BRIEF.
Each record below should appear again exactly as written.

= = = = =

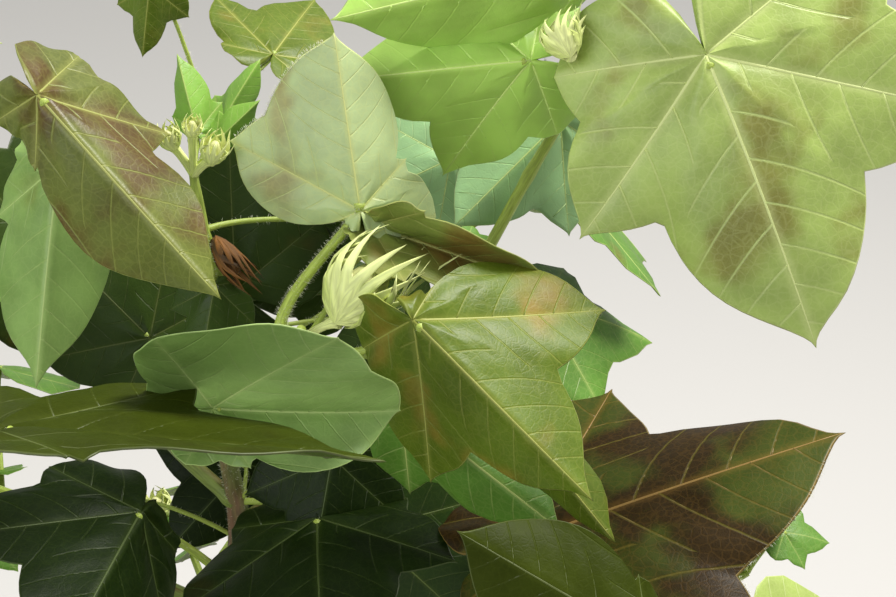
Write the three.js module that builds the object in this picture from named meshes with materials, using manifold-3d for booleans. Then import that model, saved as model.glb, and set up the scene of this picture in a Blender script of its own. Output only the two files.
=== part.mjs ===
// Cotton plant in a round clay pot, before its flowers open. Millimetres, +Z up.
// The pot stands on z = 0 with its axis on x = 0, y = 0.
// One upright main stem carries side boughs; each bough ends where its mass of leaves begins.
import * as THREE from 'three';
import { mergeVertices } from 'three/addons/utils/BufferGeometryUtils.js';
import Module from 'manifold-3d';

const wasm = await Module();
wasm.setup();

// Sizes of the pot and of the soil in it
const pot_height = 238;
const pot_top_radius = 142;
const pot_foot_radius = 100;
const pot_wall = 9;
const pot_floor = 12;
const rim_height = 36;
const rim_step = 7;
const rim_round = 3;
const drain_radius = 6;
const drain_ring_radius = 58;
const drain_count = 4;
const soil_level = 212;
const pot_segments = 32;

// Sizes of the main stem
const stem_foot_radius = 7.2;
const stem_flare_radius = 12;
const stem_flare_height = 24;
const stem_top_radius = 2.8;
const stem_top = 948;
const stem_zigzag = 2.2;
const stem_node_step = 46;
const stem_sides = 7;

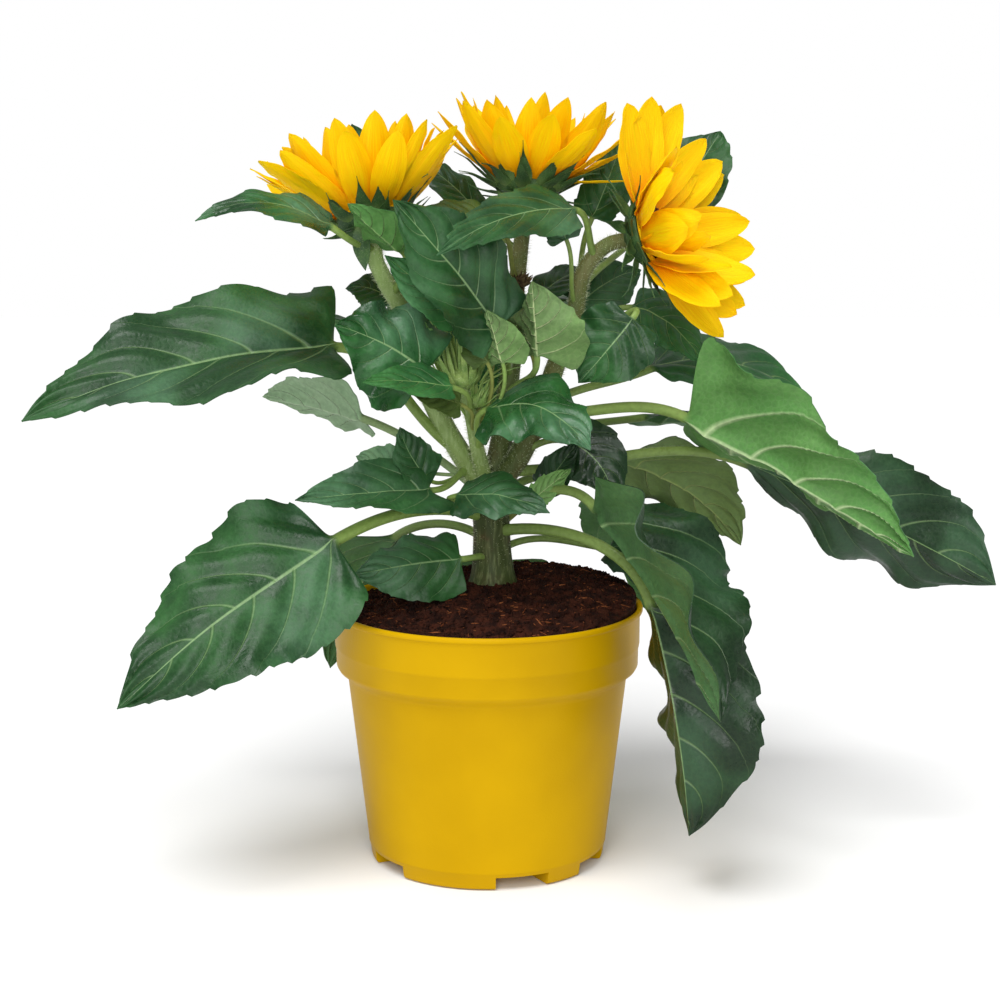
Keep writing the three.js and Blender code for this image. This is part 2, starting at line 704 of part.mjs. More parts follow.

= = = = =

ANSWER BELOW.
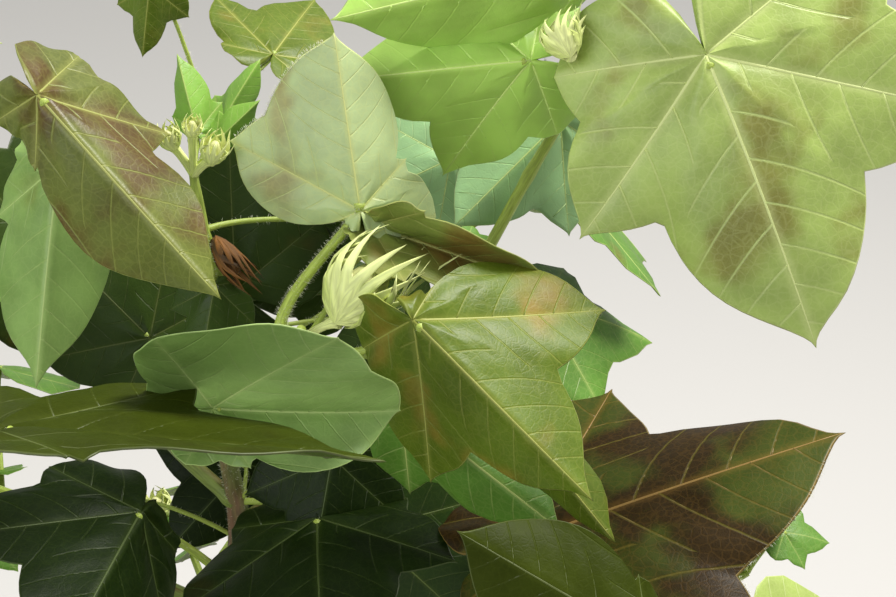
Write the three.js module that builds the object in this picture from named meshes with materials, using manifold-3d for booleans. Then import that model, saved as model.glb, and set up the scene of this picture in a Blender script of its own. Output only the two files.
=== part.mjs ===
// Cotton plant in a round clay pot, before its flowers open. Millimetres, +Z up.
// The pot stands on z = 0 with its axis on x = 0, y = 0.
// One upright main stem carries side boughs; each bough ends where its mass of leaves begins.
import * as THREE from 'three';
import { mergeVertices } from 'three/addons/utils/BufferGeometryUtils.js';
import Module from 'manifold-3d';

const wasm = await Module();
wasm.setup();

// Sizes of the pot and of the soil in it
const pot_height = 238;
const pot_top_radius = 142;
const pot_foot_radius = 100;
const pot_wall = 9;
const pot_floor = 12;
const rim_height = 36;
const rim_step = 7;
const rim_round = 3;
const drain_radius = 6;
const drain_ring_radius = 58;
const drain_count = 4;
const soil_level = 212;
const pot_segments = 32;

// Sizes of the main stem
const stem_foot_radius = 7.2;
const stem_flare_radius = 12;
const stem_flare_height = 24;
const stem_top_radius = 2.8;
const stem_top = 948;
const stem_zigzag = 2.2;
const stem_node_step = 46;
const stem_sides = 7;

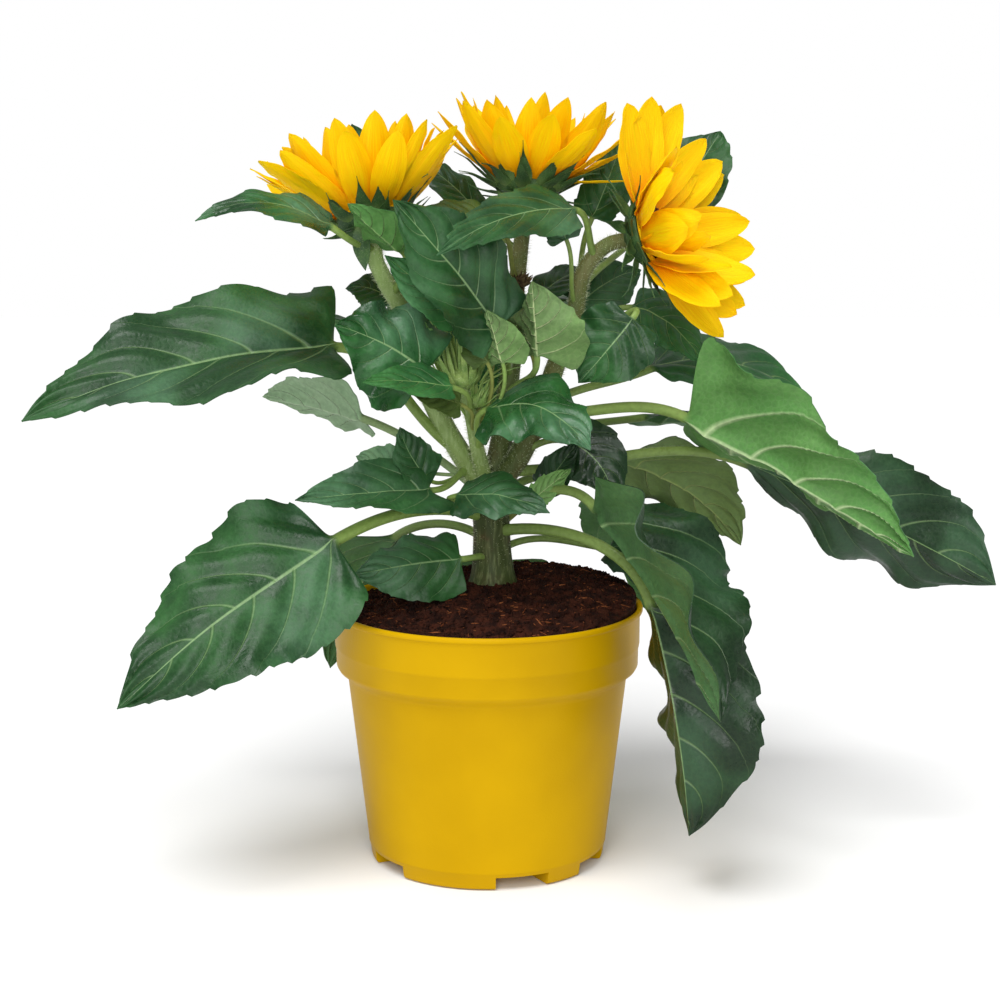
Keep writing the three.js and Blender code for this image. This is part 2, starting at line 704 of part.mjs. More parts follow.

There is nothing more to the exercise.